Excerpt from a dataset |
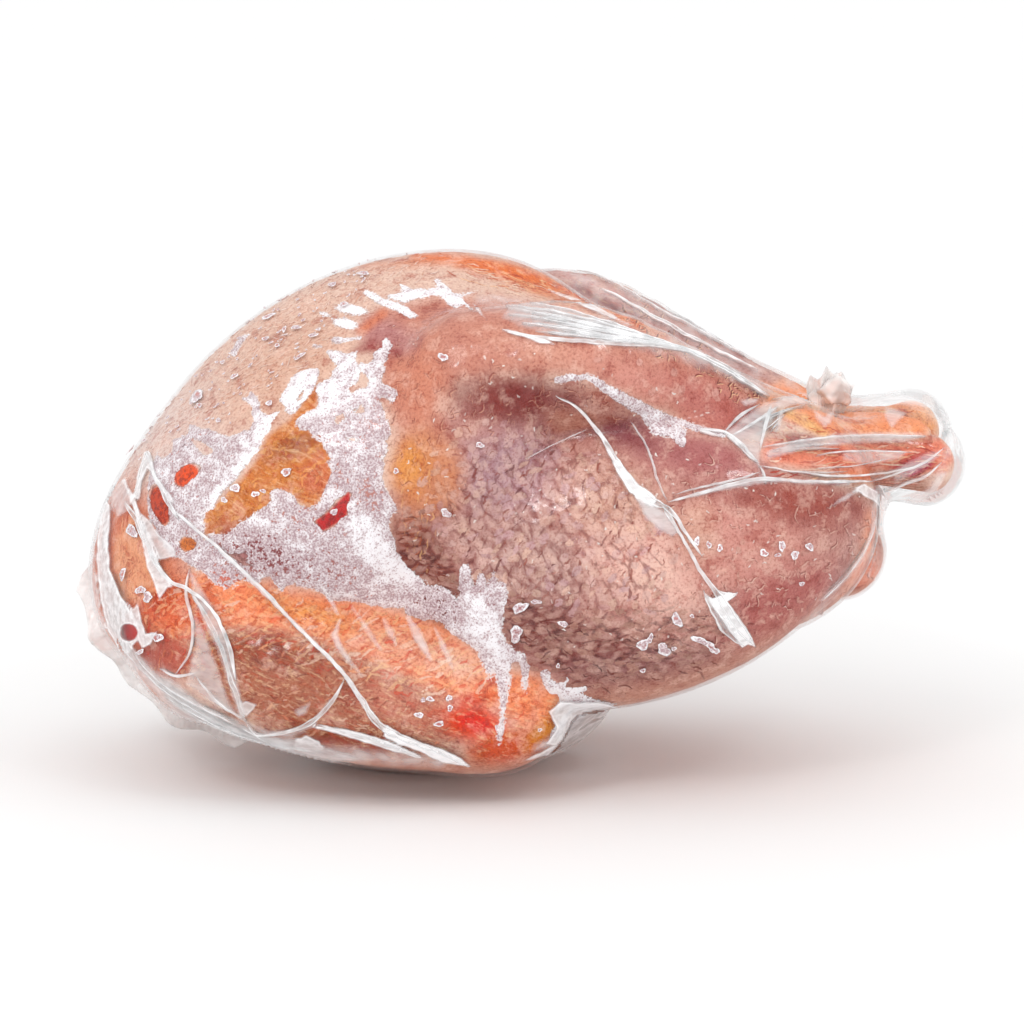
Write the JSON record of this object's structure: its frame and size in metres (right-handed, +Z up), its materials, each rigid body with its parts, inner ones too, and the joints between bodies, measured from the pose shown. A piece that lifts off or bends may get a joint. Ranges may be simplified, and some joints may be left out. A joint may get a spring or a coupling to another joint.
{
  "type": "whole guinea fowl",
  "caption": "Whole frozen guinea fowl lying on its back in a tight clear shrink bag, breast up, wings folded at the sides and drumsticks drawn together at the hocks.",
  "frame": {"origin": "middle of the bounding box in X and Y, on the flat spot of the back that the bird rests on", "axes": "+Z up through the breast, +X from the neck end towards the hocks, -Y towards the bird's right side"},
  "size_m": [0.2418, 0.1296, 0.1424],
  "materials": {
    "bird_skin": "raw frozen poultry skin, mauve-pink to orange, moist under film",
    "clear_film": "clear glossy shrink film, milky where it is gathered",
    "frost": "white ice crystals under the film"
  },
  "bodies": {
    "root": {"bagged_guinea_fowl": "bird_skin"}
  },
  "joints": []
}
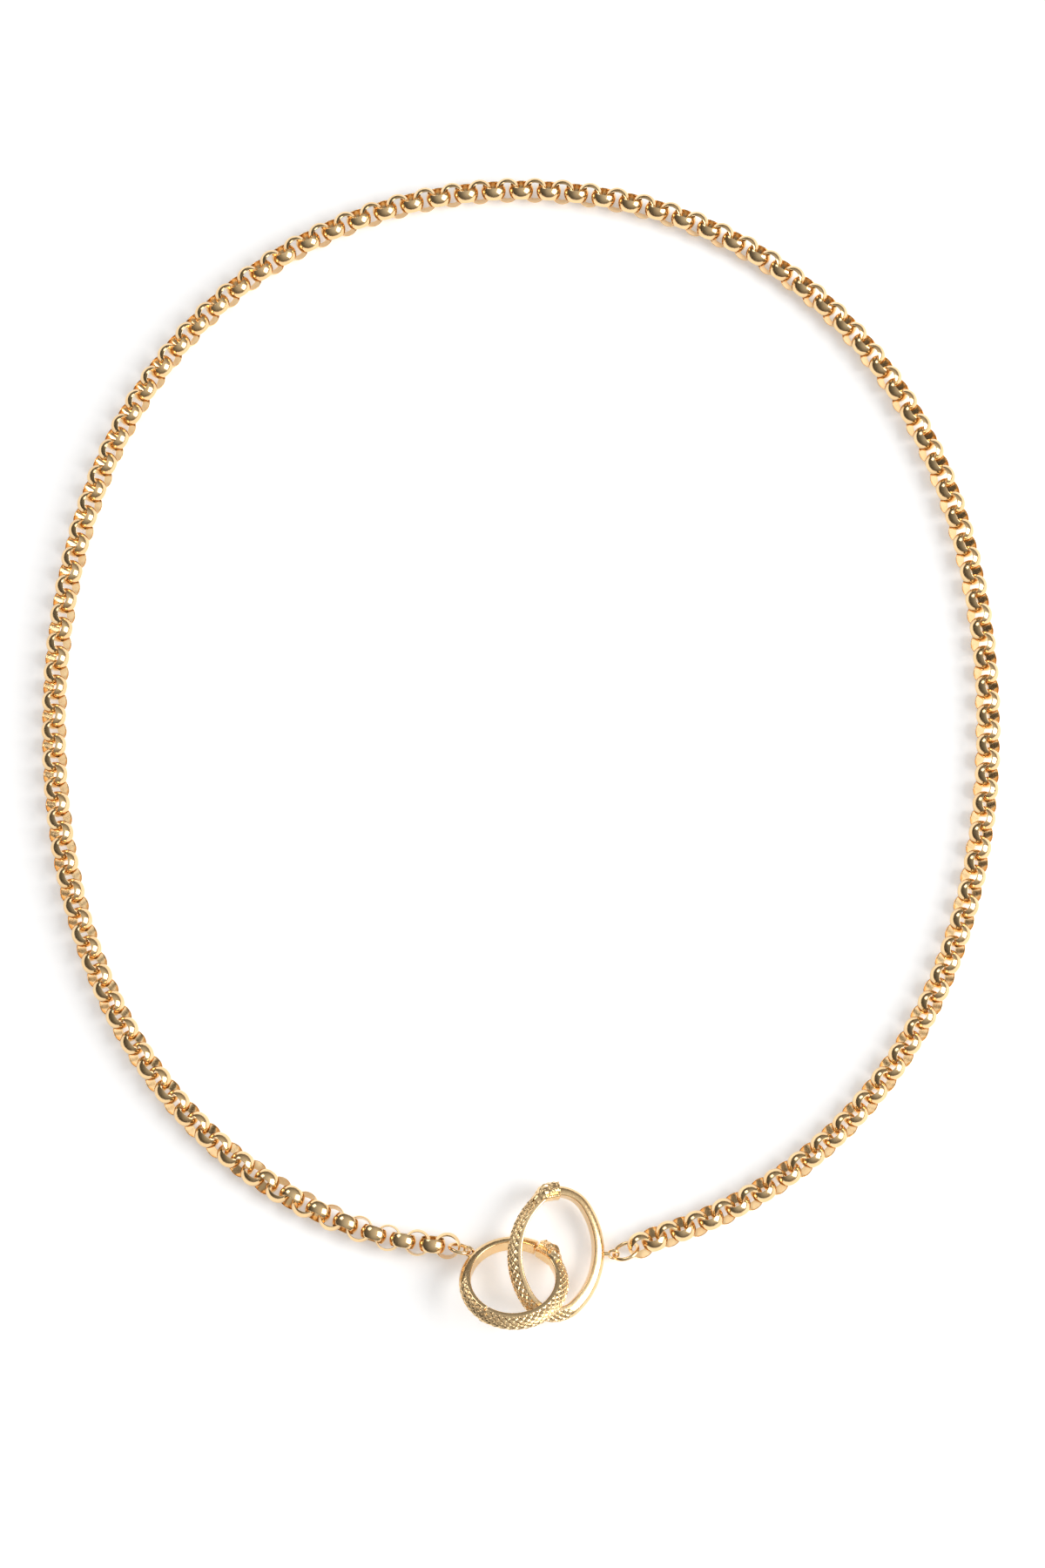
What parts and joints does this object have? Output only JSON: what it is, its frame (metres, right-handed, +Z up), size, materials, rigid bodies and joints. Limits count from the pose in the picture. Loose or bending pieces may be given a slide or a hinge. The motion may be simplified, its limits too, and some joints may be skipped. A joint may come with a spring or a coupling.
{
  "type": "chain necklace",
  "caption": "Gold belcher-link chain necklace closed at the front by two interlocked snake rings; the smaller ring is a hinged clasp gate.",
  "frame": {"origin": "centre of the footprint on the table, at the table surface", "axes": "+Z up from the table, +Y from the clasp towards the nape, +X to the right of someone who faces the open necklace"},
  "size_m": [0.1294, 0.1624, 0.0077],
  "materials": {
    "chain_gold": "polished gold",
    "ring_gold": "polished gold",
    "snake_gold": "cast and polished gold, engraved scales",
    "pin_steel": "gilt steel"
  },
  "bodies": {
    "nape": {"chain_back": "chain_gold"},
    "chain_left_01": {"chain_left_01": "chain_gold"},
    "chain_left_02": {"chain_left_02": "chain_gold"},
    "chain_left_03": {"chain_left_03": "chain_gold"},
    "chain_left_04": {"chain_left_04": "chain_gold"},
    "chain_left_05": {"chain_left_05": "chain_gold"},
    "chain_left_06": {"chain_left_06": "chain_gold"},
    "chain_left_07": {"chain_left_07": "chain_gold"},
    "chain_left_08": {"chain_left_08": "chain_gold"},
    "chain_left_09": {"chain_left_09": "chain_gold"},
    "chain_left_10": {"chain_left_10": "chain_gold"},
    "chain_left_11": {"chain_left_11": "chain_gold"},
    "chain_left_12": {"chain_left_12": "chain_gold"},
    "chain_left_13": {"chain_left_13": "chain_gold"},
    "chain_left_14": {"chain_left_14": "chain_gold"},
    "chain_left_15": {"chain_left_15": "chain_gold"},
    "chain_left_16": {"chain_left_16": "chain_gold"},
    "chain_left_17": {"chain_left_17": "chain_gold"},
    "chain_right_01": {"chain_right_01": "chain_gold"},
    "chain_right_02": {"chain_right_02": "chain_gold"},
    "chain_right_03": {"chain_right_03": "chain_gold"},
    "chain_right_04": {"chain_right_04": "chain_gold"},
    "chain_right_05": {"chain_right_05": "chain_gold"},
    "chain_right_06": {"chain_right_06": "chain_gold"},
    "chain_right_07": {"chain_right_07": "chain_gold"},
    "chain_right_08": {"chain_right_08": "chain_gold"},
    "chain_right_09": {"chain_right_09": "chain_gold"},
    "chain_right_10": {"chain_right_10": "chain_gold"},
    "chain_right_11": {"chain_right_11": "chain_gold"},
    "chain_right_12": {"chain_right_12": "chain_gold"},
    "chain_right_13": {"chain_right_13": "chain_gold"},
    "chain_right_14": {"chain_right_14": "chain_gold"},
    "chain_right_15": {"chain_right_15": "chain_gold"},
    "chain_right_16": {"chain_right_16": "chain_gold"},
    "chain_right_17": {"chain_right_17": "chain_gold"},
    "left_jump_ring": {"left_jump_ring": "ring_gold"},
    "right_jump_ring": {"right_jump_ring": "ring_gold"},
    "small_snake": {"small_snake_tail": "snake_gold", "small_snake_eye": "ring_gold", "gate_tongue": "snake_gold"},
    "gate": {"small_snake_head": "snake_gold", "gate_pin": "pin_steel"},
    "large_snake": {"large_snake_ring": "snake_gold", "large_snake_eye": "ring_gold"}
  },
  "joints": [
    {"name": "left_drape", "type": "hinge", "parent": "nape", "child": "chain_left_01", "pos_m": [-0.0087, 0.07888, 0.00174], "axis": [1, 0, 0], "range_deg": [-8, 8]},
    {"name": "right_drape", "type": "hinge", "parent": "nape", "child": "chain_right_01", "pos_m": [0.0087, 0.07888, 0.00174], "axis": [1, 0, 0], "range_deg": [-8, 8]},
    {"name": "left_bend_02", "type": "hinge", "parent": "chain_left_01", "child": "chain_left_02", "pos_m": [-0.02003, 0.07613, 0.00174], "axis": [0, 0, 1], "range_deg": [-7, 7]},
    {"name": "right_bend_02", "type": "hinge", "parent": "chain_right_01", "child": "chain_right_02", "pos_m": [0.02003, 0.07613, 0.00174], "axis": [0, 0, 1], "range_deg": [-7, 7]},
    {"name": "left_bend_03", "type": "hinge", "parent": "chain_left_02", "child": "chain_left_03", "pos_m": [-0.03066, 0.07118, 0.00174], "axis": [0, 0, 1], "range_deg": [-7, 7]},
    {"name": "right_bend_03", "type": "hinge", "parent": "chain_right_02", "child": "chain_right_03", "pos_m": [0.03066, 0.07118, 0.00174], "axis": [0, 0, 1], "range_deg": [-7, 7]},
    {"name": "left_bend_04", "type": "hinge", "parent": "chain_left_03", "child": "chain_left_04", "pos_m": [-0.04016, 0.06416, 0.00174], "axis": [0, 0, 1], "range_deg": [-7, 7]},
    {"name": "right_bend_04", "type": "hinge", "parent": "chain_right_03", "child": "chain_right_04", "pos_m": [0.04016, 0.06416, 0.00174], "axis": [0, 0, 1], "range_deg": [-7, 7]},
    {"name": "left_bend_05", "type": "hinge", "parent": "chain_left_04", "child": "chain_left_05", "pos_m": [-0.04816, 0.05529, 0.00174], "axis": [0, 0, 1], "range_deg": [-7, 7]},
    {"name": "right_bend_05", "type": "hinge", "parent": "chain_right_04", "child": "chain_right_05", "pos_m": [0.04816, 0.05529, 0.00174], "axis": [0, 0, 1], "range_deg": [-7, 7]},
    {"name": "left_bend_06", "type": "hinge", "parent": "chain_left_05", "child": "chain_left_06", "pos_m": [-0.0544, 0.04497, 0.00174], "axis": [0, 0, 1], "range_deg": [-7, 7]},
    {"name": "right_bend_06", "type": "hinge", "parent": "chain_right_05", "child": "chain_right_06", "pos_m": [0.0544, 0.04497, 0.00174], "axis": [0, 0, 1], "range_deg": [-7, 7]},
    {"name": "left_bend_07", "type": "hinge", "parent": "chain_left_06", "child": "chain_left_07", "pos_m": [-0.05884, 0.03363, 0.00174], "axis": [0, 0, 1], "range_deg": [-7, 7]},
    {"name": "right_bend_07", "type": "hinge", "parent": "chain_right_06", "child": "chain_right_07", "pos_m": [0.05884, 0.03363, 0.00174], "axis": [0, 0, 1], "range_deg": [-7, 7]},
    {"name": "left_bend_08", "type": "hinge", "parent": "chain_left_07", "child": "chain_left_08", "pos_m": [-0.0616, 0.02167, 0.00174], "axis": [0, 0, 1], "range_deg": [-7, 7]},
    {"name": "right_bend_08", "type": "hinge", "parent": "chain_right_07", "child": "chain_right_08", "pos_m": [0.0616, 0.02167, 0.00174], "axis": [0, 0, 1], "range_deg": [-7, 7]},
    {"name": "left_bend_09", "type": "hinge", "parent": "chain_left_08", "child": "chain_left_09", "pos_m": [-0.06286, 0.0094, 0.00174], "axis": [0, 0, 1], "range_deg": [-7, 7]},
    {"name": "right_bend_09", "type": "hinge", "parent": "chain_right_08", "child": "chain_right_09", "pos_m": [0.06286, 0.0094, 0.00174], "axis": [0, 0, 1], "range_deg": [-7, 7]},
    {"name": "left_bend_10", "type": "hinge", "parent": "chain_left_09", "child": "chain_left_10", "pos_m": [-0.06286, -0.0009, 0.00174], "axis": [0, 0, 1], "range_deg": [-7, 7]},
    {"name": "right_bend_10", "type": "hinge", "parent": "chain_right_09", "child": "chain_right_10", "pos_m": [0.06286, -0.0009, 0.00174], "axis": [0, 0, 1], "range_deg": [-7, 7]},
    {"name": "left_bend_11", "type": "hinge", "parent": "chain_left_10", "child": "chain_left_11", "pos_m": [-0.0616, -0.01317, 0.00174], "axis": [0, 0, 1], "range_deg": [-7, 7]},
    {"name": "right_bend_11", "type": "hinge", "parent": "chain_right_10", "child": "chain_right_11", "pos_m": [0.0616, -0.01317, 0.00174], "axis": [0, 0, 1], "range_deg": [-7, 7]},
    {"name": "left_bend_12", "type": "hinge", "parent": "chain_left_11", "child": "chain_left_12", "pos_m": [-0.05884, -0.02513, 0.00174], "axis": [0, 0, 1], "range_deg": [-7, 7]},
    {"name": "right_bend_12", "type": "hinge", "parent": "chain_right_11", "child": "chain_right_12", "pos_m": [0.05884, -0.02513, 0.00174], "axis": [0, 0, 1], "range_deg": [-7, 7]},
    {"name": "left_bend_13", "type": "hinge", "parent": "chain_left_12", "child": "chain_left_13", "pos_m": [-0.0544, -0.03647, 0.00174], "axis": [0, 0, 1], "range_deg": [-7, 7]},
    {"name": "right_bend_13", "type": "hinge", "parent": "chain_right_12", "child": "chain_right_13", "pos_m": [0.0544, -0.03647, 0.00174], "axis": [0, 0, 1], "range_deg": [-7, 7]},
    {"name": "left_bend_14", "type": "hinge", "parent": "chain_left_13", "child": "chain_left_14", "pos_m": [-0.04816, -0.04679, 0.00174], "axis": [0, 0, 1], "range_deg": [-7, 7]},
    {"name": "right_bend_14", "type": "hinge", "parent": "chain_right_13", "child": "chain_right_14", "pos_m": [0.04816, -0.04679, 0.00174], "axis": [0, 0, 1], "range_deg": [-7, 7]},
    {"name": "left_bend_15", "type": "hinge", "parent": "chain_left_14", "child": "chain_left_15", "pos_m": [-0.04016, -0.05566, 0.00174], "axis": [0, 0, 1], "range_deg": [-7, 7]},
    {"name": "right_bend_15", "type": "hinge", "parent": "chain_right_14", "child": "chain_right_15", "pos_m": [0.04016, -0.05566, 0.00174], "axis": [0, 0, 1], "range_deg": [-7, 7]},
    {"name": "left_bend_16", "type": "hinge", "parent": "chain_left_15", "child": "chain_left_16", "pos_m": [-0.03066, -0.06268, 0.00176], "axis": [0, 0, 1], "range_deg": [-7, 7]},
    {"name": "right_bend_16", "type": "hinge", "parent": "chain_right_15", "child": "chain_right_16", "pos_m": [0.03066, -0.06268, 0.00174], "axis": [0, 0, 1], "range_deg": [-7, 7]},
    {"name": "left_bend_17", "type": "hinge", "parent": "chain_left_16", "child": "chain_left_17", "pos_m": [-0.02003, -0.06763, 0.00179], "axis": [0, 0, 1], "range_deg": [-7, 7]},
    {"name": "right_bend_17", "type": "hinge", "parent": "chain_right_16", "child": "chain_right_17", "pos_m": [0.02003, -0.06763, 0.00174], "axis": [0, 0, 1], "range_deg": [-7, 7]},
    {"name": "left_ring_turn", "type": "hinge", "parent": "chain_left_17", "child": "left_jump_ring", "pos_m": [-0.0081, -0.0699, 0.00178], "axis": [1, 0, 0], "range_deg": [-10, 10]},
    {"name": "right_ring_turn", "type": "hinge", "parent": "chain_right_17", "child": "right_jump_ring", "pos_m": [0.014, -0.0699, 0.00178], "axis": [1, 0, 0], "range_deg": [-10, 10]},
    {"name": "small_snake_turn", "type": "hinge", "parent": "left_jump_ring", "child": "small_snake", "pos_m": [-0.0068, -0.0706, 0.0015], "axis": [1, 0, 0], "range_deg": [-10, 10]},
    {"name": "large_snake_turn", "type": "hinge", "parent": "right_jump_ring", "child": "large_snake", "pos_m": [0.012, -0.0706, 0.0015], "axis": [1, 0, 0], "range_deg": [-10, 10]},
    {"name": "gate_swing", "type": "hinge", "parent": "small_snake", "child": "gate", "pos_m": [-0.0049, -0.07925, 0.00617], "axis": [0, -0.4384, -0.8988], "range_deg": [0, 14]}
  ],
  "couplings": [
    {"joint": "right_drape", "follows": "left_drape", "ratio": 1},
    {"joint": "left_bend_17", "follows": "left_bend_02", "ratio": -1},
    {"joint": "right_bend_02", "follows": "left_bend_02", "ratio": 1},
    {"joint": "right_bend_17", "follows": "left_bend_02", "ratio": -1},
    {"joint": "left_bend_16", "follows": "left_bend_03", "ratio": -1},
    {"joint": "right_bend_03", "follows": "left_bend_03", "ratio": 1},
    {"joint": "right_bend_16", "follows": "left_bend_03", "ratio": -1},
    {"joint": "left_bend_15", "follows": "left_bend_04", "ratio": -1},
    {"joint": "right_bend_04", "follows": "left_bend_04", "ratio": 1},
    {"joint": "right_bend_15", "follows": "left_bend_04", "ratio": -1},
    {"joint": "left_bend_14", "follows": "left_bend_05", "ratio": -1},
    {"joint": "right_bend_05", "follows": "left_bend_05", "ratio": 1},
    {"joint": "right_bend_14", "follows": "left_bend_05", "ratio": -1},
    {"joint": "left_bend_13", "follows": "left_bend_06", "ratio": -1},
    {"joint": "right_bend_06", "follows": "left_bend_06", "ratio": 1},
    {"joint": "right_bend_13", "follows": "left_bend_06", "ratio": -1},
    {"joint": "left_bend_12", "follows": "left_bend_07", "ratio": -1},
    {"joint": "right_bend_07", "follows": "left_bend_07", "ratio": 1},
    {"joint": "right_bend_12", "follows": "left_bend_07", "ratio": -1},
    {"joint": "left_bend_11", "follows": "left_bend_08", "ratio": -1},
    {"joint": "right_bend_08", "follows": "left_bend_08", "ratio": 1},
    {"joint": "right_bend_11", "follows": "left_bend_08", "ratio": -1},
    {"joint": "left_bend_10", "follows": "left_bend_09", "ratio": -1},
    {"joint": "right_bend_09", "follows": "left_bend_09", "ratio": 1},
    {"joint": "right_bend_10", "follows": "left_bend_09", "ratio": -1},
    {"joint": "right_ring_turn", "follows": "left_ring_turn", "ratio": 1},
    {"joint": "large_snake_turn", "follows": "small_snake_turn", "ratio": 1}
  ]
}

GOAL | From the records above, copy every line that holds the word "materials".

COMPLETE RESPONSE |
Write the JSON record of this object's structure: its frame and size in metres (right-handed, +Z up), its materials, each rigid body with its parts, inner ones too, and the joints between bodies, measured from the pose shown. A piece that lifts off or bends may get a joint. Ranges may be simplified, and some joints may be left out. A joint may get a spring or a coupling to another joint.
  "materials": {
What parts and joints does this object have? Output only JSON: what it is, its frame (metres, right-handed, +Z up), size, materials, rigid bodies and joints. Limits count from the pose in the picture. Loose or bending pieces may be given a slide or a hinge. The motion may be simplified, its limits too, and some joints may be skipped. A joint may come with a spring or a coupling.
  "materials": {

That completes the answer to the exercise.